+++ Given entries +++

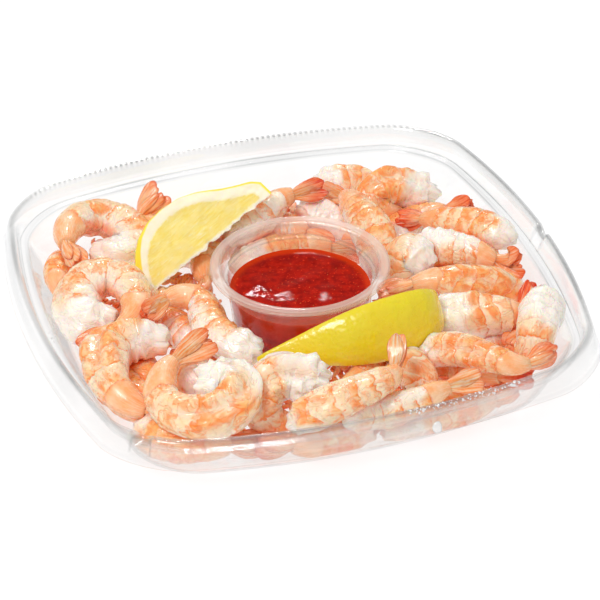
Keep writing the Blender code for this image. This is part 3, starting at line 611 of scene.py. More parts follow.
def flesh_material():
    p = Paint("shrimp_flesh_cooked")
    coord = p.attr("coord", "Vector")
    seg, dorsal, lip = p.attr("seg"), p.attr("dorsal"), p.attr("lip")
    wide = p.noise(coord, 0.75, 2.0, 0.5)
    mid = p.noise(coord, 2.0, 2.0, 0.5, 1.2)
    fine = p.noise(coord, 9.0, 2.0, 0.5)
    # where along a segment: 0 at its front, 1 at its rear edge
    wander = p.math("ADD", seg, p.math("MULTIPLY_ADD", mid, 0.60, -0.30))
    part = p.math("FRACT", wander)
    edge = p.math("PINGPONG", wander, 0.5)
    on_back = p.ramp(p.math("ADD", dorsal, p.math("MULTIPLY_ADD", wide, 0.8, -0.4)), -0.45, 0.60)
    flesh_only = p.math("SUBTRACT", 1.0, p.attr("pale"), clamp=True)
    # pale orange mottling, most on the back, by the lips of the slit and at the rear edge of each segment
    amount = p.math("MULTIPLY_ADD", on_back, 0.14, p.math("MULTIPLY_ADD", part, 0.17, p.math("MULTIPLY_ADD", wide, 0.52, p.math("MULTIPLY", mid, 0.32))))
    amount = p.math("ADD", amount, p.math("MULTIPLY_ADD", lip, 0.14, p.math("MULTIPLY_ADD", p.attr("orange"), 0.26, -0.13)))
    patch = p.math("MULTIPLY", p.ramp(amount, 0.55, 0.78), flesh_only)
    cream = p.mix(p.ramp(wide, 0.3, 0.7), (1.0, 0.68, 0.40), (1.0, 0.83, 0.63))
    belly = p.mix(p.ramp(wide, 0.35, 0.65), (1.0, 0.82, 0.67), (1.0, 0.91, 0.82))
    colour = p.mix(on_back, belly, cream)
    orange = p.mix(p.ramp(mid, 0.40, 0.62), (1.0, 0.43, 0.10), (1.0, 0.26, 0.028))
    colour = p.mix(p.math("MULTIPLY", patch, 0.90), colour, orange)
    # broken darker lines along segment edges, wrinkles and the rims of the patches
    line = p.math("MULTIPLY", p.ramp(edge, 0.070, 0.012), p.math("MULTIPLY", p.ramp(dorsal, -0.8, 0.2), p.ramp(p.noise(coord, 2.2, 1.0), 0.40, 0.52)))
    rim = p.math("MULTIPLY", p.ramp(p.math("ABSOLUTE", p.math("SUBTRACT", amount, 0.645)), 0.018, 0.004), p.ramp(p.noise(coord, 3.1, 1.0), 0.46, 0.60))
    wrinkle = p.math("ABSOLUTE", p.math("SUBTRACT", p.noise(coord, 1.6, 2.0, 0.5, 1.6), 0.5))
    crack = p.math("MULTIPLY", p.ramp(wrinkle, 0.015, 0.003), p.math("MULTIPLY", p.ramp(p.noise(coord, 1.4, 0.0), 0.53, 0.66), on_back))
    streak = p.math("MULTIPLY", p.math("MAXIMUM", line, p.math("MAXIMUM", p.math("MULTIPLY", rim, 0.75), crack)), flesh_only)
    colour = p.mix(p.math("MULTIPLY", streak, 0.85), colour, (0.96, 0.22, 0.020))
    white = p.mix(fine, (1.0, 0.86, 0.74), (1.0, 0.95, 0.90))
    colour = p.mix(p.math("MULTIPLY", p.attr("pale"), 0.92), colour, white)
    colour = p.mix(p.math("MULTIPLY", p.attr("slit"), 0.7), colour, p.mix(p.ramp(mid, 0.40, 0.62), (1.0, 0.78, 0.60), (1.0, 0.48, 0.20)))
    # painted shade: where the flesh lies close against a neighbour, inside a curl and near the floor (the 'deep'
    # attribute), its colour is pushed to a saturated deep orange, standing for the warm shade in the gaps of the heap
    near = p.math("MULTIPLY", p.attr("deep"), p.math("MULTIPLY_ADD", p.attr("pale"), -0.35, 0.85))
    colour = p.mix(near, colour, p.mix(p.ramp(mid, 0.40, 0.62), (1.0, 0.36, 0.10), (1.0, 0.17, 0.025)))
    fibre = p.noise(p.scaled(coord, (0.35, 2.2, 1.0)), 9.0, 2.0, 0.5)
    height = p.math("MULTIPLY_ADD", fine, 0.22, p.math("MULTIPLY_ADD", fibre, 0.25, p.math("MULTIPLY_ADD", mid, 1.1, p.math("MULTIPLY", p.ramp(wrinkle, 0.0, 0.04), 0.6))))
    rough = p.ramp(p.noise(coord, 4.0, 2.0), 0.3, 0.7, 0.18, 0.34)
    s = p.principled(Base_Color=colour, Roughness=rough, Normal=p.bump(height, 0.0010, 0.55), Subsurface_Weight=0.45, Subsurface_Scale=0.0050, Coat_Weight=0.35, Coat_Roughness=0.10, Specular_IOR_Level=0.5)
    s.inputs["Subsurface Radius"].default_value = (1.0, 0.40, 0.18)
    return p.finish(s.outputs[0])


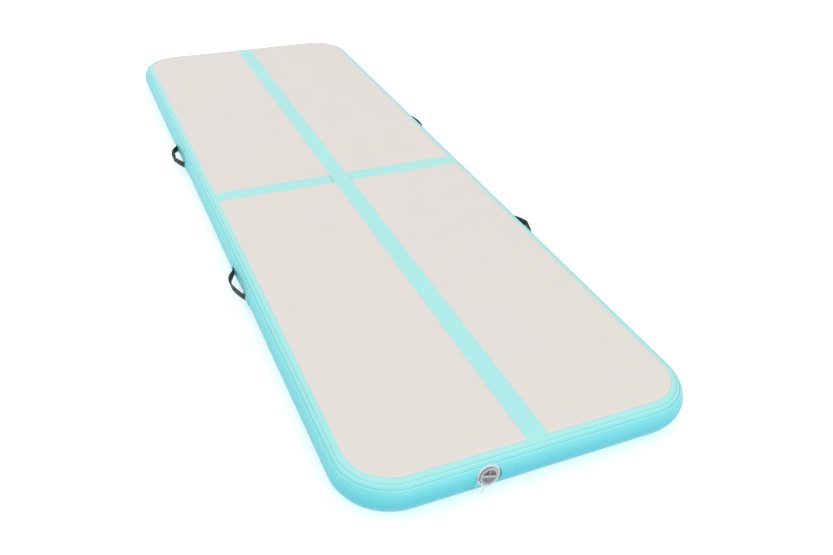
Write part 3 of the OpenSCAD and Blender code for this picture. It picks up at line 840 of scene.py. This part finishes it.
def capsule(start, end, radius, around=6, ends=3):
    """Points and faces of a short round-ended stitch."""
    axis = end - start
    length = np.linalg.norm(axis)
    axis = axis / length
    side = np.cross(axis, [0.3, 0.2, 1.0])
    side /= np.linalg.norm(side)
    up = np.cross(axis, side)
    turn = np.linspace(0, math.pi / 2, ends + 1)[:-1]
    profile = [(-math.cos(t), math.sin(t)) for t in turn] + [(0, 1)]
    stations = [(start + axis * radius * (1 + a), radius * b) for a, b in profile]
    stations += [(end - axis * radius * (1 + a), radius * b) for a, b in profile[::-1]]
    points = []
    for place, r in stations:
        for k in range(around):
            a = 2 * math.pi * k / around
            points.append(place + (side * math.cos(a) + up * math.sin(a)) * r)
    return points, grid_faces(len(stations), around, wrap_columns=True)


def stitches(handle, webbing):
    """Two rows of stitches through the folded grip, seen on both faces."""
    folded = np.where(webbing.fold > 0.45)[0]
    first, last = webbing.length[folded[0]], webbing.length[folded[-1]]
    pitch = STITCH_LENGTH + STITCH_GAP
    lift = STITCH_R * 0.35
    points, faces = [], []
    for q in (-STITCH_PLACE, STITCH_PLACE):
        for face in (1, -1):
            for n in range(int((last - first) / pitch)):
                ends = []
                for distance in (first + n * pitch, first + n * pitch + STITCH_LENGTH):
                    i = webbing.at_length(distance)
                    low = int(i)
                    a = webbing.surface(low, q, face, lift)
                    b = webbing.surface(min(low + 1, len(webbing.line) - 1), q, face, lift)
                    ends.append(a + (b - a) * (i - low))
                more, quads = capsule(ends[0], ends[1], STITCH_R)
                faces += shifted(quads, len(points))
                points += more
    piece = mesh_piece(handle + "_stitches", webbing.world(points), faces, MATERIALS["seam_thread"])
    handle_blend(piece)
    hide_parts(handle + "_stitching")


def patch_point(u, s, start):
    """A point of a patch from its place along and across it: its real u and s, and its height."""
    inner_s, inner_u = PATCH_HALF_WIDTH - PATCH_CORNER_R, PATCH_END - PATCH_CORNER_R
    corner = max(0.0, abs(s) - inner_s) / PATCH_CORNER_R
    late = max(0.0, u - inner_u) / PATCH_CORNER_R
    rounded = corner > 0 and late > 0
    if rounded:
        scale = 1 / max(1.0, math.hypot(corner, late))
        s = math.copysign(inner_s + PATCH_CORNER_R * corner * scale, s)
        u = inner_u + PATCH_CORNER_R * late * scale
    edge = min(PATCH_HALF_WIDTH - abs(s), PATCH_END - u, u - start + 0.0003)
    if rounded:
        edge = min(edge, PATCH_CORNER_R * (1 - min(1.0, math.hypot(corner, late))))
    over = smooth((UNDER_PATCH[0] - abs(s)) / UNDER_PATCH_FALL[0])
    over = over * smooth((UNDER_PATCH[1] - u) / UNDER_PATCH_FALL[1])
    height = PATCH_HEIGHT * smooth(edge / PATCH_EDGE) + FLAT_THICKNESS * over
    pucker = math.sin(u * 520 + s * 260) * math.sin(s * 300)
    height += PATCH_PUCKER * float(smooth(edge / 0.004)) * pucker
    return u, s, height


def end_patches(handle):
    """The wall-coloured patches over both ends of the webbing, with soft puckers."""
    side = HANDLE_SIDE[handle]
    points, faces = [], []
    across = np.linspace(-PATCH_HALF_WIDTH, PATCH_HALF_WIDTH, 31)
    for end, start in zip((1, -1), PATCH_STARTS[handle]):
        along = np.linspace(start * MM, PATCH_END, 26)
        faces += shifted(grid_faces(len(along), len(across)), len(points))
        for place in along:
            for off_middle in across:
                u, s, height = patch_point(place, off_middle, start * MM)
                r = WALL_R - PATCH_SINK + height
                points.append((RIM_X + r * math.cos(s / WALL_R), end * u, r * math.sin(s / WALL_R)))
    p = np.array(points, float)
    nominal = np.column_stack([side * p[:, 0], HANDLE_Y[handle] + p[:, 1], RIM_Z + p[:, 2]])
    nominal[:, 0] += side * wall_relief(nominal)
    piece = mesh_piece(handle + "_patches", nominal, faces, MATERIALS["wall"])
    thicken = piece.modifiers.new("thickness", "SOLIDIFY")
    thicken.thickness = FABRIC
    thicken.offset = -1
    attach(piece, "mat")
    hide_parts(handle + "_end_patches")


def handles():
    for handle in HANDLE_NAMES:
        webbing = Webbing(handle)
        webbing_piece(handle, webbing)
        stitches(handle, webbing)
        end_patches(handle)


# ---- Valve ----
VALVE_MATRIX = Matrix(
    [[float(v[i]) for v in (VALVE_ACROSS, VALVE_UP, VALVE_OUT, VALVE_AT)] for i in range(3)]
    + [[0, 0, 0, 1]]
)
BAR_TILT = math.radians(-17)
BAR_HALF_WIDTH = 0.0034
RIB_HALF_WIDTH = 0.00175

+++

*Stated goal*.
Collect each line containing the string "code".

*Written response*.
Keep writing the Blender code for this image. This is part 3, starting at line 611 of scene.py. More parts follow.
Write part 3 of the OpenSCAD and Blender code for this picture. It picks up at line 840 of scene.py. This part finishes it.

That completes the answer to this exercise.